Now of course there’s nothing wrong with charging more for better service. But I think there’s at least a little something wrong when that service is a government-mandated barrier to travel, and more so when it’s one powered by secret lists and standards about which appeal is nearly or completely impossible. It also seems like a bad idea to give richer — and therefore more influential — passengers a way out of a system that, without some sort of opposing pressure, will inevitably become more and more irritating and inhumane as bureaucrats try to save their jobs by figuring out up ways to prevent plots that no one can anticipate.

It has crossed my mind that the liquid ban probably improves sales at concession stands inside the security perimeter. I’m not quite cynical enough to think that there’s a concessionaire’s lobby that pushed for the liquid ban, although I wouldn’t be shocked to learn some vendors are subtly encouraging TSA not to lift the ban.
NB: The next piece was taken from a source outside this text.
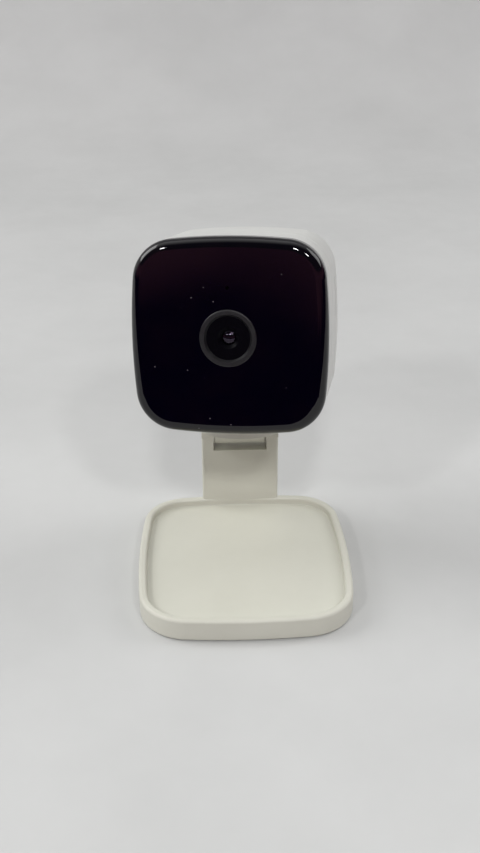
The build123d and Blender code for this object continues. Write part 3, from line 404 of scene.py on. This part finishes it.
def circuit_board():
    """Green solder mask with raised copper runs and small pads."""
    f = Finish("circuit_board", Coat_Weight=0.25, Coat_Roughness=0.2)
    dark_green, light_green, gold = (0.010, 0.095, 0.040), (0.022, 0.180, 0.075), (0.62, 0.50, 0.28)
    runs = f.scaled(f.cells(1.6 * MM, randomness=0.35), 0.40, 0.48)
    pads = f.scaled(f.cells(2.3 * MM), 0.10, 0.13, 1.0, 0.0)
    f.colour(f.mixed(pads, f.mixed(runs, dark_green, light_green), gold))
    f.roughness_between(f.noise(1.5 * MM), WIDE, 0.28, 0.42)
    f.bump(runs, 0.03 * MM, strength=0.7)
    return f.material


def brushed_aluminium():
    """Bare aluminium with fine upright lines."""
    f = Finish("bare_aluminium", Metallic=1.0)
    lines = f.noise(0.2 * MM, detail=2.0, place=f.stretched(1.0, 1.0, 0.05))
    darker, lighter = (0.66, 0.66, 0.68), (0.80, 0.80, 0.82)
    f.colour_between(lines, WIDE, darker, lighter)
    f.roughness_between(lines, WIDE, 0.28, 0.44)
    f.bump(lines, 0.015 * MM, strength=0.4)
    return f.material


def ribbon_film():
    """White flat cable with its conductors showing faintly through the film."""
    f = Finish("ribbon_film", Coat_Weight=0.3, Coat_Roughness=0.15)
    film, conductor = (0.83, 0.83, 0.82), (0.66, 0.63, 0.58)
    conductor_span = 0.55, 0.75
    wave = f.nodes.new("ShaderNodeTexWave")
    wave.inputs["Scale"].default_value = 1.0 / (3.2 * MM)
    f.links.new(f.place, wave.inputs["Vector"])
    f.colour_between(wave.outputs["Fac"], conductor_span, film, conductor)
    f.roughness_between(f.noise(2 * MM), WIDE, 0.3, 0.45)
    f.bump(wave.outputs["Fac"], 0.03 * MM, strength=0.4)
    return f.material


def floor_sheet():
    """Pale tabletop with faint scuffs."""
    f = Finish("floor_sheet", Specular_IOR_Level=0.25)
    darker, lighter, scuffed = (0.556, 0.562, 0.553), (0.596, 0.602, 0.593), (0.32, 0.32, 0.305)
    cloud = f.noise(90 * MM, detail=5.0, roughness=0.6)
    pale = f.mixed(f.scaled(cloud, *NARROW), darker, lighter)
    rub = f.scaled(f.noise(7 * MM, detail=8.0, roughness=0.75), 0.66, 0.80, 0.0, 0.35)
    area = f.scaled(f.noise(60 * MM, detail=2.0), 0.52, 0.64)
    f.colour(f.mixed(f.combined("MULTIPLY", rub, area), pale, scuffed))
    f.roughness_between(f.noise(12 * MM, detail=4.0), WIDE, 0.55, 0.72)
    f.bump(f.noise(1.5 * MM, detail=4.0), 0.05 * MM, strength=0.25)
    return f.material


# ---- which node wears what ----
SPARK_GRAIN = 0.30 * MM
SPARK_DEPTH = 0.012 * MM


def white_moulding(name, light, dark):
    return moulded_plastic(name, light, dark, rough=0.40, grain=SPARK_GRAIN, grain_depth=SPARK_DEPTH)


def make_finishes():
    """The finish of each material slot."""
    white = white_moulding("white_plastic", (0.636, 0.634, 0.554), (0.613, 0.611, 0.532))
    grey = moulded_plastic("grey_plastic", (0.40, 0.40, 0.385), (0.37, 0.37, 0.355), rough=0.48,
                           grain=SPARK_GRAIN, grain_depth=0.015 * MM)
    black = moulded_plastic("black_plastic", (0.020, 0.020, 0.022), (0.012, 0.012, 0.013), rough=0.42,
                            grain=0.25 * MM, grain_depth=SPARK_DEPTH)
    nylon = moulded_plastic("nylon", (0.78, 0.77, 0.72), (0.72, 0.71, 0.66), rough=0.38,
                            grain=0.5 * MM, grain_depth=0.01 * MM)
    return {
        "white_plastic": white,
        "grey_plastic": grey,
        "black_gloss": gloss_black(),
        "black_rubber": rubber(),
        "steel": satin_metal("steel", (0.56, 0.56, 0.57), rough=0.32),
        "plated_steel": satin_metal("plated_steel", (0.68, 0.68, 0.67), rough=0.24),
        "nylon": nylon,
        "foam": foam(),
        "dark_metal": dark_bezel(),
        "black_plastic": black,
        "lens_glass": lens_glass(),
        "filter_glass": filter_glass(),
        "circuit_board": circuit_board(),
        "clear_resin": clear_resin(),
        "bare_aluminium": brushed_aluminium(),
        "ribbon_film": ribbon_film(),
    }


def special_finishes():
    """Nodes that differ from their slot: matt black on the lens barrel, matt black on the microphone parts
    as painted shade in the mic hole, and a whiter head shell.
    """
    matt_black = lens_black()
    shell_white = white_moulding("shell_white", (0.622, 0.630, 0.604), (0.602, 0.609, 0.584))
    return {
        "lens_barrel": matt_black,
        # microphone parts in matt black: painted shade, so that the hole in the cap reads dark
        "microphone_boot": matt_black,
        "microphone": matt_black,
        "front_housing": shell_white,
        "rear_cover": shell_white,
    }


def dress_nodes(finishes, special):
    """Each node wears its slot's finish, unless it has one of its own."""
    for part in frame["record"]["subparts"]:
        node = part["node"]
        mesh = frame["nodes"][node].data
        mesh.materials.clear()
        mesh.materials.append(special.get(node) or finishes[part["material_slot"]])


make_camera()
make_world()
make_lights()
make_floor(floor_sheet())
dress_nodes(make_finishes(), special_finishes())

bpy.context.scene.view_settings.view_transform = "Standard"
But it’s much easier to imagine how a program like RT could be corrupted. The value of RT flows directly from the inconvenience imposed on non-customers, and revenue from the RT program apparently helps hire more TSA agents. So the net effect is to give the TSA both a vested interest in making the inspection process more obnoxious and a cluster of private interests with the same incentives. If the revenues become significant, it’s not hard to imagine a revolving door between mid-level TSA officials and the private company who administer these programs.

And the point about opting out is the most important one, in my view. Our only hope of someday having a sane airport security system is that the system inconveniences a significant number of wealthy, well-connect people. If those wealthy, well connected people are allowed to buy their way out of the system, it will be that much harder to fix things.

Of course, the really rich and influential people are flying on private jets, and not surprisingly, they’ve already arranged to bypass airport security entirely. So we may already be out of luck.